2.19 – La contestation en passe de gagner la bataille diplomatique
Il n’est pas étonnant, dans ces conditions, que la bataille diplomatique ait également tourné à l’avantage de la protestation. Les semaines passant, les pays démocratiques les plus favorables à la Syrie se sont démarqués du régime et, sous la pression de leur opinion publique, révoltée par la sauvagerie de la répression et conquise par la dignité des manifestants, ils se sont résolus à placer Bachar Al Assad, son frère Maher Al Assad, leurs cousins Makhlouf, Chalich et Najib, en tête de liste des responsables syriens sanctionnés pour leurs agissements.

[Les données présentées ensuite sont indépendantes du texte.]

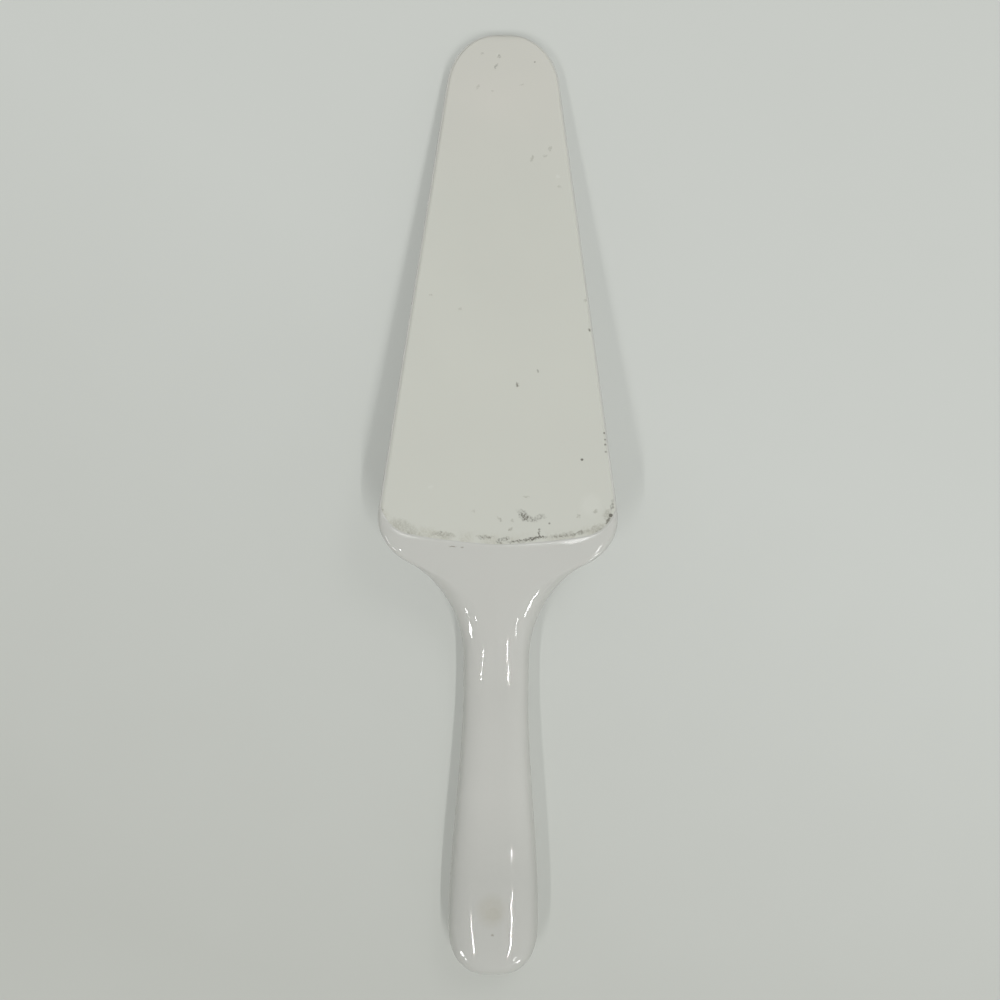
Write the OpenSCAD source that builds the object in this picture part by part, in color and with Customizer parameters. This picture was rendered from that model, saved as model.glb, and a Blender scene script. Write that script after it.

Stimulés et incités à persévérer dans leur contestation pacifique par cette reconnaissance, les manifestants n’attendent plus qu’une chose : que le conseil de sécurité de l’ONU officialise la création d’une cour pénale internationale pour juger les crimes contre l’humanité du régime syrien. Ils pensent que c’en sera fait alors de Bachar Al Assad et de son régime, puisque l’affirmation internationale de leur illégitimité devrait encourager les hauts fonctionnaires, les diplomates et les cadres de l’armée à prendre leurs distances et à rejoindre les rangs de la contestation.